Ya está dicho que Tlaloc era el dios del agua y de la lluvia. Junto a la diosa Chalchiuhtlicue, deidad de las vías fluviales, se les rendía un culto ferviente, debido a que, en un país de clima seco, la vida de los hombres dependía de su buena voluntad. Esta importancia de Tlaloc se reflejaba en el Gran Templo de Tenochtitlán, que estaba coronado por dos santuarios: el de Huitzilopochtli, blanco y rojo, y el de Tlaloc, blanco y azul.
De todos los personajes divinos conocidos de la alta antigüedad clásica, era Quetzalcóatl el que había experimentado las transformaciones más profundas. La Serpiente de Plumas no simbolizaba ya las fuerzas telúricas y la abundancia de la vegetación.
El dios del planeta Venus, que era a la vez la Estrella de la Mañana y Estrella de la Tarde, correspondía, junto con su gemelo Xolotl (dios-perro), a la noción de muerte y de resurrección. El Señor de la Mansión de la Aurora, dios del viento, héroe cultural e inventor de la escritura, del calendario, de las artes, permanecía conectado en el pensamiento religioso de los mexicanos.
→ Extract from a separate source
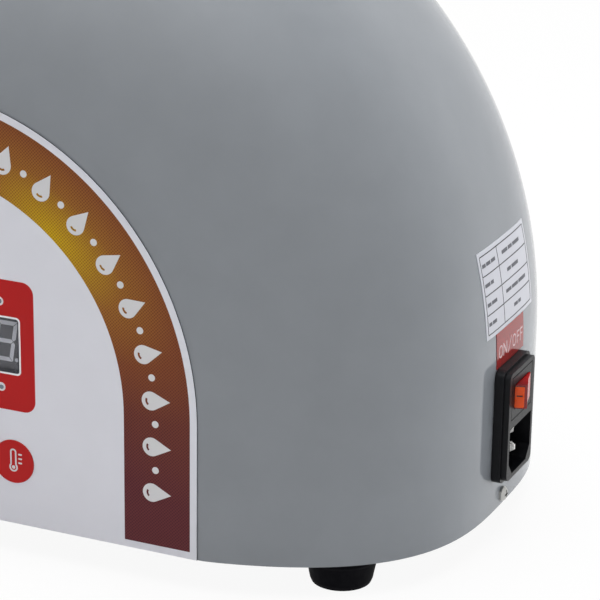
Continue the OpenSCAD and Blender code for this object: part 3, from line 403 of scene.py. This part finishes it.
# Every CAD node gets its finish; nodes that a finer piece replaces are dressed again below
NODE_LOOKS = {
    "housing_shell": paint_gray, "base_pan": dark_paint, "rubber_feet": rubber,
    "foot_screws": zinc, "shell_screws": zinc, "control_overlay": white_film,
    "display_lens": lens_material, "display_module": block_gray, "control_board": board_green,
    "board_standoffs": zinc, "indicator_leds": lamp_gray, "tact_switches": black_plastic,
    "key_left": red_film, "key_middle": red_film, "key_right": red_film,
    "rating_plate": label_film, "switch_strip": strip_film, "inlet_body": inlet_black,
    "inlet_pins": nickel, "rocker_switch": rocker_red, "fan_guard": black_plastic,
    "fan_frame": black_plastic, "fan_rotor": black_plastic, "fan_screws": zinc,
    "power_board": board_green, "motor_stator": motor_paint, "motor_bearings": bearing_steel,
    "motor_rotor": gear_steel, "motor_pinion": gear_steel, "motor_bracket": dark_paint,
    "gearcase_body": cast, "gearcase_cover": cast, "gearcase_bearings": bearing_steel,
    "gearcase_screws": zinc, "gearcase_bracket": dark_paint, "layshaft": gear_steel,
    "output_wheel": gear_steel, "output_shaft": gear_steel, "head_socket": stainless_turned,
    "head_collar": cast, "lock_knob": knob_plastic, "press_barrel": stainless_turned,
    "press_screw": stainless_turned, "barrel_cap": stainless_turned,
    "cake_nozzle": stainless_turned, "heater_band": heater_metal, "heater_guard": stainless_sheet,
    "heater_conduit": stainless_sheet, "hopper": stainless_sheet, "hopper_lid": stainless_sheet,
    "pusher": nylon, "oil_guide": stainless_sheet, "strainer": stainless_sheet,
    "oil_cup": stainless_sheet, "residue_cup": stainless_sheet,
}
for node, material in NODE_LOOKS.items():
    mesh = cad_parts[node].data
    mesh.materials.clear()
    mesh.materials.append(material)

# ---------- mesh helpers ----------


def new_piece(name, bm, body, materials, smooth=None):
    """Makes an object of bm, riding on body. smooth is the crease angle in degrees."""
    mesh = bpy.data.meshes.new(name)
    bm.normal_update()
    bm.to_mesh(mesh)
    bm.free()
    for material in materials:
        mesh.materials.append(material)
    piece = bpy.data.objects.new(name, mesh)
    bpy.context.scene.collection.objects.link(piece)
    if smooth is not None:
        mesh.shade_smooth()
        mesh.set_sharp_from_angle(angle=radians(smooth))
    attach(piece, body)
    return piece


def soften(obj, width, angle=35, segments=2):
    """Rounds the hard edges of a piece or a CAD node, as a modifier."""
    weld = obj.modifiers.new("weld", "WELD")
    weld.merge_threshold = 0.000002
    bevel = obj.modifiers.new("edges", "BEVEL")
    bevel.width = width * MM
    bevel.segments = segments
    bevel.limit_method = "ANGLE"
    bevel.angle_limit = radians(angle)
    bevel.harden_normals = True


def circle_path(x, z, r, count=48):
    """The outline of a circle, as count points."""
    turns = [2 * pi * i / count for i in range(count)]
    return [(x + r * cos(a), z + r * sin(a)) for a in turns]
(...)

Era por excelencia el dios de los sacerdotes.
Resumiendo, en este copioso panteón se codeaban divinidades antiguas y recientes, terrestres y astrales, agrícolas y lacustres, tolteca-aztecas y exóticas, tribales o corporativas. Todas las formas de la actividad humana dependían de un poder sobrenatural, desde el mando de los ejércitos hasta la confección de tejidos, y desde la orfebrería a la pesca.
El universo y la guerra sagrada
Los antiguos mexicanos se imaginaban al mundo como una especie de Cruz de Malta. A cada una de las cuatro direcciones correspondía un color, una o varias divinidades, cinco signos del calendario adivinatorio, uno de ellos el portador del año.
Los aztecas estaban seguros de que nuestro mundo había sido antecedido por otros cuatro universos, los Cuatro Soles. Y que la humanidad descendía de Quetzalcóatl. Él había ido a los infiernos a robar los huesos resecos de los muertos y los había rociado con su propia sangre para volverlos a la vida.
En cuanto a nuestro mundo, era designado como naui-ollin cuatro-temblor de tierra). Los aztecas pensaban que estaba condenado a hundirse entre inmensos cataclismos y que unos seres llamados Tzitzimine (especie de brujas demonios) surgirían desde las tinieblas y aniquilarían a la humanidad.
El alma azteca estaba impregnada de un profundo fatalismo ante el mundo. Al final de cada ciclo de 52 años, se temía mucho que la unión o empalme de los años no se cumpliera: el nuevo fuego no alumbraría, todo se hundiría en el caos.
La misión del hombre en general, particularmente de los mexicas, pueblo del Sol, era evitar incansablemente el asalto de la nada. Con este fin estaba obligado a suministrar a todas las divinidades el agua preciosa sin la cual la maquinaria del mundo cesaría de funcionar: la sangre humana. De esta noción emanan la guerra sagrada y la práctica de los sacrificios humanos. El Sol exigía sangre y los mismos dioses le habían dado la suya.
Los códices aztecas
En estos manuscritos, los aztecas plasmaron su concepción del mundo, sus creencias religiosas, sus actividades comerciales y cotidianas. Entre los que se han preservado están el Borbónico y el Tonalamatl de Aubin.